The optimal values for these options will differ depending on the number of GPUs and available memory per single GPU.

## 3. Teacher-student

Knowledge distillation approaches, like the teacher-student method, are used for training a smaller student model to perform better by learning from a larger teacher model.

In NMT it might mean training a strong (and slow) ensemble of Transformer models as a teacher, then translating an entire source side of the training data with the teacher, and finally training a small (and fast) model on original source and translated target data. The student model has usually worse BLEU, but is much faster. A useful side effect of the teacher-student learning is an improved performance of the student with smaller beam sizes.

More details can be found in our paper on cost-effective and high-quality NMT with Marian.

### CPU decoding

The teacher-student method enables efficient translation on CPU. A couple of things can speed it up more:

• Batched translation as presented in the first part of the tutorial.
• A lexical shortlist restricts the output vocabulary to a small subset of translation candidates for each words.
• Auto-tuning of matrix product implementation with --optimize.

The --cpu-threads option turns on the decoding on CPU.

Experiment with different settings for decoding on a single CPU. Check different student models, batched translation, lexical shortlists and auto-tuning.

How does a student model perform with small beam sizes? What is the speed improvement from a lexical shortlist on CPU and GPU? What are architectures of student models and how large are they? What is the issue with decoding on multiple CPU threads with model files in .npz format?

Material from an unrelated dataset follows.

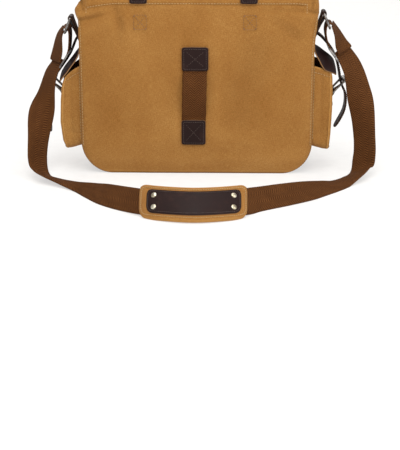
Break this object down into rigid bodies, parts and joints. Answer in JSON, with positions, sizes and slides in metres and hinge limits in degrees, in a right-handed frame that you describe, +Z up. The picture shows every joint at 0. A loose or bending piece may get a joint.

The models can be found in the ./3_student folder. They have been trained on true-cased and BPE-segmented data, so require pre- and post-processing:

cd ../3_student
cat data/newstest2014.bpe.en \
| ~/marian-dev/build/marian-decoder -m model.student.small/model.npz -v vocab.ende.yml vocab.ende.yml \

The shortlist file is 3_student/data/lex.s2t. Model-specific parameters can be read from a model.npz file using the script marian-dev/scripts/contrib/model_info.py.